Here is an answer, assuming that you are able to find the automorphism group of your graph.

A simplicial graph $$\Gamma$$ is a (simplicial) Cayley graph if and only if it is connected and its group of graph automorphisms contains a subgroup $$G$$ that acts freely transitively on its vertex set.

Given such a graph $$\Gamma$$, such a $$G$$, and a choice of base vertex $$v_0\in \Gamma$$, the generating set $$S$$ is the set of all elements of $$G$$ that send $$v_0$$ to one of its neighbours.
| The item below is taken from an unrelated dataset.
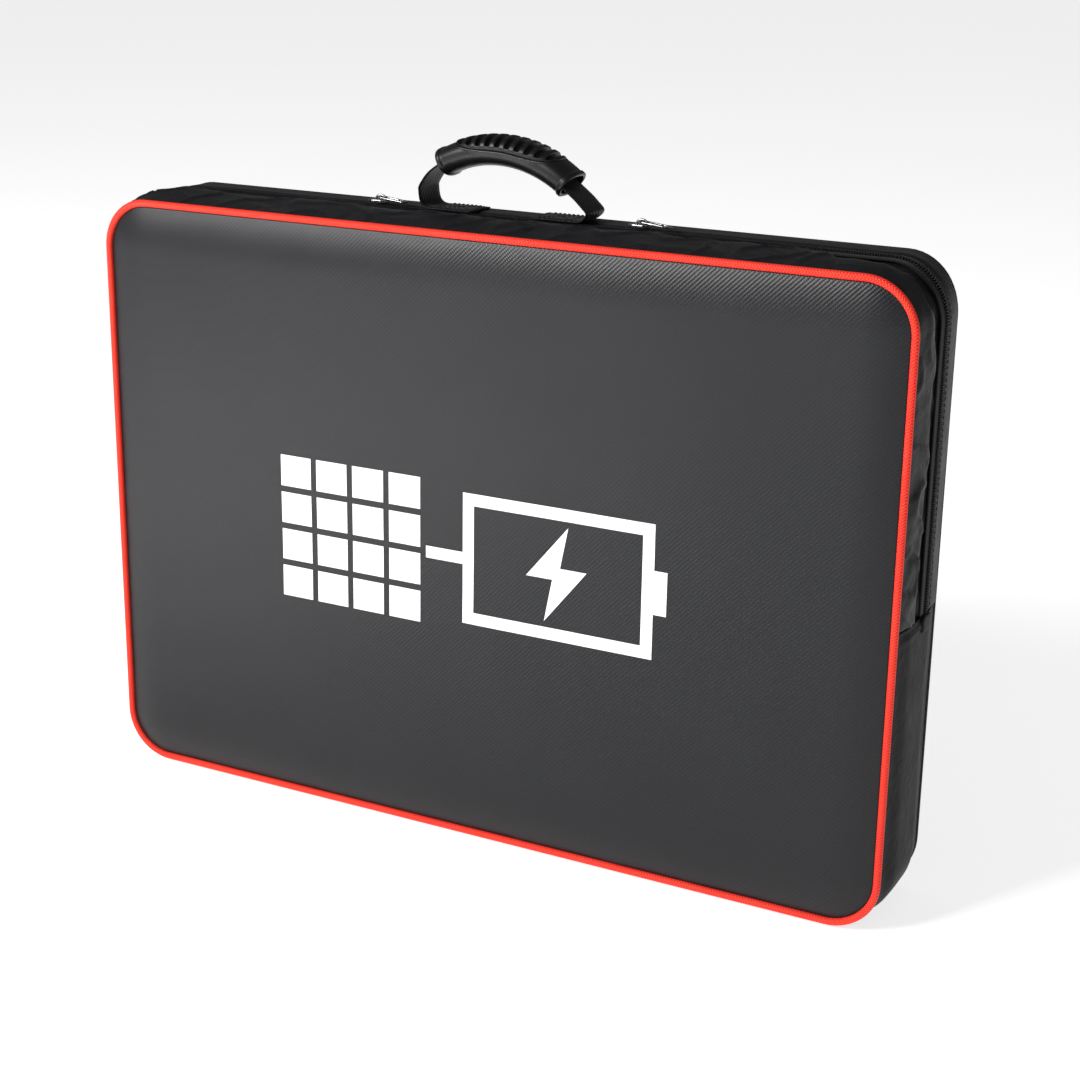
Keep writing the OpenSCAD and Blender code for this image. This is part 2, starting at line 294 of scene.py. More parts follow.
def band(name, part, y_lo, y_hi, out, steps, edge_wave=0.0, z_gap=0.35 * MM, step=2.5 * MM):
    """A strip of cloth round the case. out(s, v, normal, point) is its height over the seam path."""
    points, normals = trimmed(seam_path(part, step), z_gap)
    run = run_along(points)
    outer, inner, uv = grids(len(points), steps + 1)
    for i, (p, n, s) in enumerate(zip(points, normals, run)):
        rear = y_hi + edge_wave * rough01(s / 0.055, 3.7, 1.1)
        for j in range(steps + 1):
            v = j / steps
            y = y_lo + (rear - y_lo) * v
            height = out(s, v, n, p)
            outer[i, j] = p + n * height + np.array([0, y, 0])
            inner[i, j] = p + n * (height - CLOTH_T) + np.array([0, y, 0])
            uv[i, j] = s, y
    outer[:, :, 2] = np.maximum(outer[:, :, 2], FLOOR_CLEAR)
    inner[:, :, 2] = np.maximum(inner[:, :, 2], FLOOR_CLEAR + CLOTH_T)
    return shell(name, outer, inner, uv), float(run[-1])


# ---------------------------------------------------------------- padded covers
def spread(half, edge, fine, coarse, extra=()):
    """Grid places from -half to half: fine near both ends, coarse between, with some added."""
    near = np.arange(0, edge, fine)
    middle = np.linspace(-half + edge, half - edge, max(2, round((2 * half - 2 * edge) / coarse)))
    return np.unique(np.round(np.concatenate([-half + near, middle, half - near, extra]), 6))


def into_corner(x, z, half_x, half_z, r):
    """Moves a point of a rectangle's grid so that the rectangle gets round corners."""
    a, b = abs(x) - (half_x - r), abs(z) - (half_z - r)
    if a <= 0 or b <= 0:
        return x, z
    a, b = a / r, b / r
    na, nb = a * math.sqrt(1 - b * b / 2), b * math.sqrt(1 - a * a / 2)
    return math.copysign(half_x - r + na * r, x), math.copysign(half_z - r + nb * r, z)


def inset_of(x, z, half_x, half_z, r):
    """How far a point is inside the edge of a rounded rectangle."""
    qx, qz = abs(x) - (half_x - r), abs(z) - (half_z - r)
    return r - math.hypot(max(qx, 0), max(qz, 0)) - min(max(qx, qz), 0)


def padded(name, half_x, z_lo, z_hi, r, y_seam, height, y_flat, fine=2.5 * MM, coarse=9 * MM, rows=()):
    """A closed padded cover: its face stands height(x, z, inset) from the seam, its other side is flat."""
    half_z, mid = (z_hi - z_lo) / 2, (z_hi + z_lo) / 2
    xs = spread(half_x, r + 6 * MM, fine, coarse)
    zs = spread(half_z, r + 6 * MM, fine, coarse, [row - mid for row in rows])
    outer, inner, uv = grids(len(xs), len(zs))
    for i, gx in enumerate(xs):
        for j, gz in enumerate(zs):
            x, z = into_corner(gx, gz, half_x, half_z, r)
            d = max(0.0, inset_of(x, z, half_x, half_z, r))
            outer[i, j] = x, y_seam + height(x, z + mid, d), z + mid
            inner[i, j] = x, y_flat, z + mid
            uv[i, j] = x, z + mid
    return shell(name, outer, inner, uv)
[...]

The graph $$\Gamma$$ is $$G$$-equivariantly isomorphic to the graph $$\hbox{Cay}(G,S)$$ with vertex set $$G$$ and edge set the collection of all pairs of group elements of the form $$\{g,gs\}$$ with $$g\in G$$ and $$s\in S$$. An isomorphism from $$\hbox{Cay}(G,S)$$ to $$\Gamma$$ is defined by sending the vertex $$g$$ to the vertex $$gv_0$$ and the edge $$\{g,gs\}$$ to the (unique) edge in $$\Gamma$$ between $$gv_0$$ and $$gsv_0$$.